SAN FRANCISCO, CA—Guest conductors Ton Koopman, Simone Young, and Manfred Honeck return to lead the San Francisco Symphony (SFS) in three diverse programs, presenting music by Rebel, Haydn, J.S. Bach, R. Strauss, Wagner, Mozart, and Bruckner throughout the month of November at Davies Symphony Hall. Highly regarded as a performer, conductor, and scholar of early music and a leading figure in the “authentic performance” movement, Ton Koopman leads the SFS in a program of Classical and Baroque works on November 7–9, including Haydn’s triumphant Symphony No. 100, Military and the first SFS performances of Rebel’s Chaos from his final work Les Élémens, which depicts the four elements of Earth, Water, Air, and Fire as they attempt to separate from each other and establish a harmonious order. Koopman has a special affinity for the music of J.S. Bach, having recorded the complete Bach cantatas—a massive undertaking for which he was awarded the Deutsche Schallplattenpreis "Echo Klassik", the BBC Award, and the Hector Berlioz Prize, and been recently appointed President of the Leipzig Bach Archive Foundation. He brings his deep knowledge and understanding of the composer’s music conducting the Orchestra in J.S. Bach’s Orchestral Suite No. 4 and Violin Concerto No. 1, featuring SFS Concertmaster Alexander Barantschik as soloist. Occupying the Naoum Blinder Chair, Alexander Barantschik began his tenure as San Francisco Symphony Concertmaster in September, 2001. Through an arrangement with the Fine Arts Museums of San Francisco, Barantschik has the exclusive use of the legendary 1742 Guarnerius del Gesù violin once owned by the virtuoso Ferdinand David and bequeathed to the Fine Arts Museums by famed violinist Jascha Heifetz upon his death in 1987, with the stipulation that it be “played on special occasions by worthy performers.”

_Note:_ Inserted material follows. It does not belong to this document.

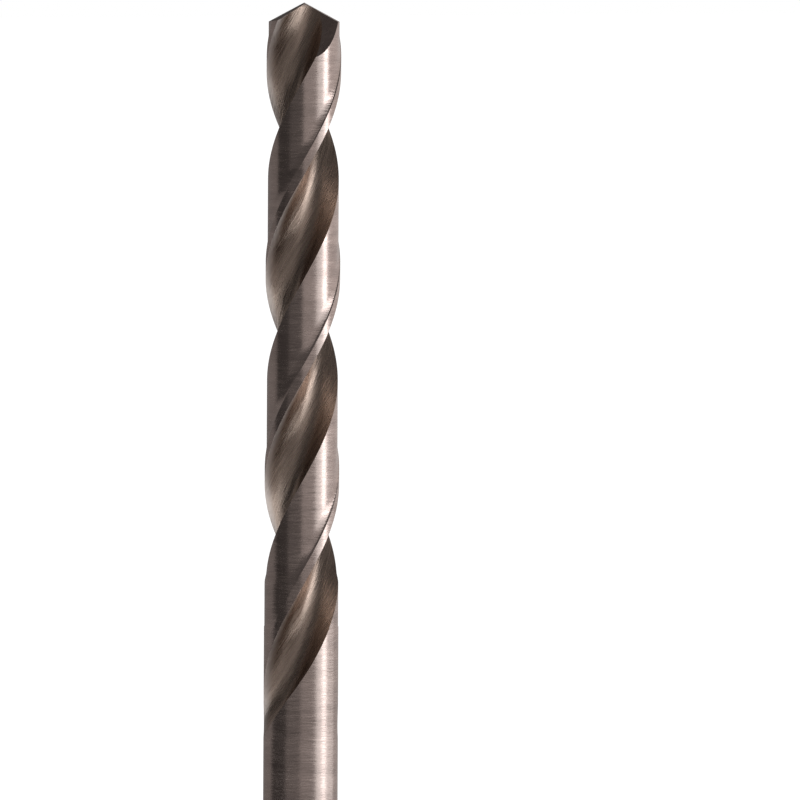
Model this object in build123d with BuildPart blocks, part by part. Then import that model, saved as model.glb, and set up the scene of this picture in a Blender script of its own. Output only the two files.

On November 14–16, Principal Guest Conductor of the Orchestre de Chambre de Lausanne Simone Young leads the SFS in R. Strauss’ Metamorphosen—a melancholy single-movement work which laments the destruction caused by World War II—and Wagner’s Act I from Die Walküre featuring an all-star cast including soprano Emily Magee making her SFS debut as Sieglinde, tenor Stuart Skelton singing the part of Siegmund, and bass Ain Anger as Hunding. Magee, Skelton, and Anger, all internationally recognized for their performances of Wagner’s operas, were featured in these roles last season at the Royal Opera House’s critically acclaimed production of Der Ring des Nibelungen. Reflecting on Act I of Die Walküre, Financial Times writes: “The trio assembled . . . make a powerful impression in this involving scene. A clearly troubled presence, Stuart Skelton’s Siegmund combines heroic weight with clean-edged lyricism. Emily Magee gives an impassioned account of the abused yet surviving Sieglinde, locked into a loveless marriage to Ain Anger’s lean but menacing Hunding." The second of the four Ring operas, Die Walküre premiered in 1870 at the National Theatre in Munich with the father of Richard Strauss leading the horn section. Over the coming years, the younger Strauss followed his father into that very same opera house, first as an audience member, then as a conductor, and later as a composer. Well-known as a Wagner and Strauss specialist, Simone Young was the first woman to record Wagner’s complete Ring cycle and was also the first female to conduct the Vienna State Opera and Vienna Philharmonic. Young made her San Francisco Symphony debut last season, leading critically acclaimed performances of music by Rimsky-Korsakov and Ravel.

November 24–26 concerts feature Music Director of the Pittsburgh Symphony Orchestra Manfred Honeck conducting the SF Symphony in two masterworks from his native city of Vienna, Austria—Mozart’s elegant Piano Concerto No. 22, performed by pianist Leif Ove Andsnes, and Bruckner’s Symphony No. 4, Romantic. This season, Leif Ove Andsnes records Mozart’s Piano Concertos Nos. 20–22 for future release by Sony Classical as part of his “Mozart Momentum 1785/86” project, which explores one of the most creative and seminal periods of the composer’s career. Bruckner composed his Fourth Symphony in 1874, revising it several times through 1888. It is the only one of his nine symphonies to which he gave a subtitle, Romantic, later adding a programmatic description of the first movement: “Medieval city—dawn—morning calls sound from the towers—the gates open—on proud steeds the knights ride into the open—woodland magic embraces them—forest murmurs—bird songs—and thus the Romantic picture unfolds.”